We also have two old friends talking about the retirement of the older friend and the new law firm of the younger friend.

Then, after several days, the judge decides earwigging he had wrongfully engaged in violation of a court rule could lead to something better. An effort to use his friend to bring down a lawyer who was not liked by a segment of the Mississippi bar and judicial system and representatives of the Office of the United States Attorney.

It also may have been a contributing factor that the judge knew his wrongful earwigging could lead to something against him. He was a member of the Mississippi Commission on Judicial Performance. The Commission had recently been involved in disciplinary actions where the judge disciplined had engaged in ex parte contact with attorneys and parties.

The judge becomes an agent of the U.S. Attorney. In agreeing to do so, the judge agrees that he will violate the authority of his office, State Judges are not elected act as agents for the government of the united states. He also violates the principles of separation of power between the executive, judicial, and legislative branches of government. And, significantly, on his own he decides it is permissible for him to violate numerous provisions of the Mississippi Code of Judicial Conduct.

Making matters even worse, the judge in question was and is a member of the Mississippi Commission on Judicial Performance.

Committed as an agent for the federal government, the judge begins to use his friend to capture the target, Richard Scruggs. The judge pursues his friend.

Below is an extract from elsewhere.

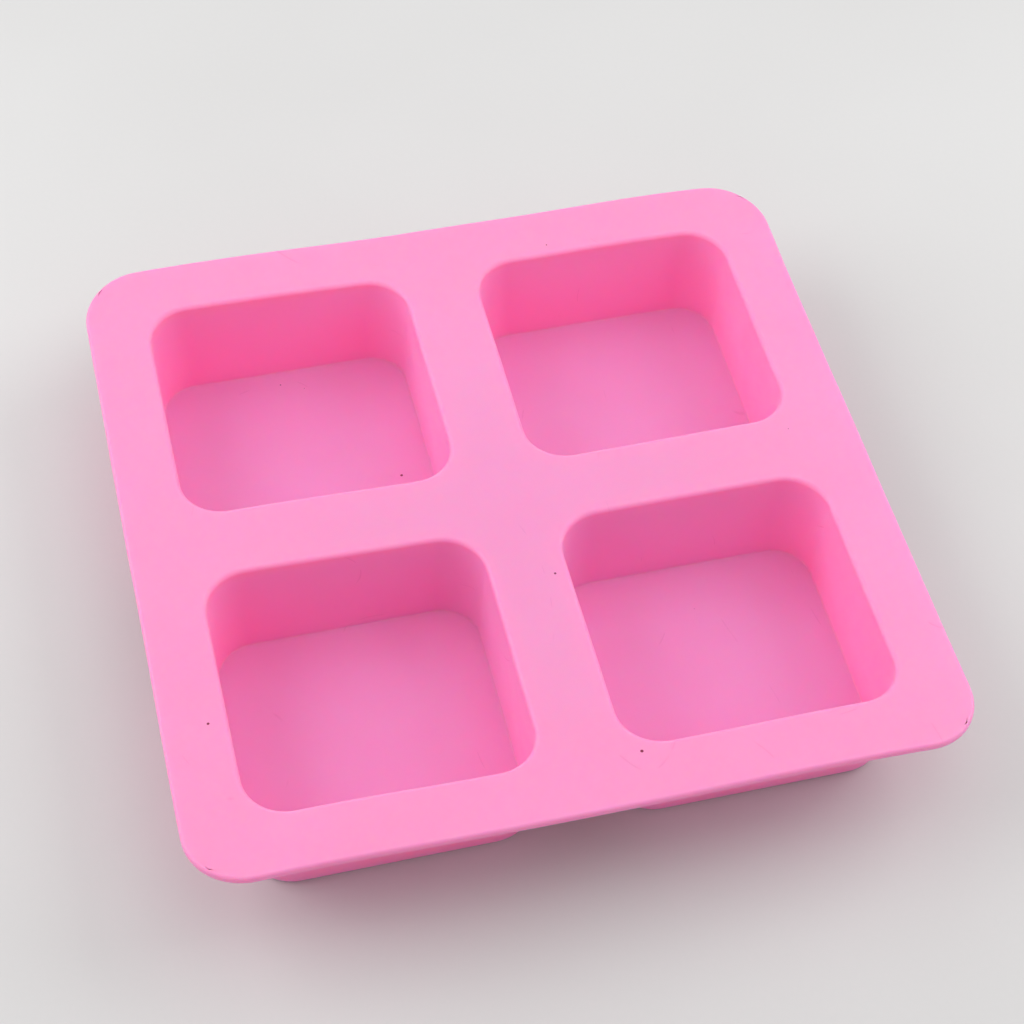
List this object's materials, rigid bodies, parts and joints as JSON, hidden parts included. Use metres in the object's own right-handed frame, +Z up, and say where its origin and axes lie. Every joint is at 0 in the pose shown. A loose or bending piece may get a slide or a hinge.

At first he engages in more earwigging with the attorney for the plaintiff in the Jones Case. He then says he is going to recuse himself and tells his other earwigging partners. This was before he became a government agent. Once an agent, he says he is not going to recuse himself from the case. Obvioulsy, he wanted to pursue his earwigging of his friend, his rule violating earwigging to trap his friend and perhaps his friend's friend.

Weeks go by. During that period, the judge's friend engages in actions which are entirely irrational regarding the creation of a law firm with a non-lawyer. The friend and the non-lawyer write strange and overly aggressive letters to a local lawyer who is criticizing the new law firm and is saying the combination of a lawyer and a non-lawyer in a law firm is a violation of the Mississippi Rules of Professional Conduct.

The judge knows all about his friend's meltdown and he knows of the content of the letters. At this point he then begins to push a scheme whereby he convinces his friend that he is in desperate financial trouble. He needs money and he needs it fast. The young friend goes along and agrees to help. He is now trapped. Aware that another lawyer in the state was just sentenced to 11 years in prison for alleged wrongdoing with a judge he agrees to become involved in the judge's scheme to trap his friend.

If the foregoing is true, what the judge and the federal government have done is extremely troublesome. We cannot have a system of justice due the respect and trust of the people if this sort of conduct is allowed.

2 comments:

Anonymous said...

Percy Lynchard and Malenda Meacham have done this in my case. Lynchard made huge decisions with my child's life, without even hearing testimony from either party. The only way he would have known anything about the case would have been through Meacham outside of any hearing. Please give me advice on how to expose these two, and stop their wrong doings.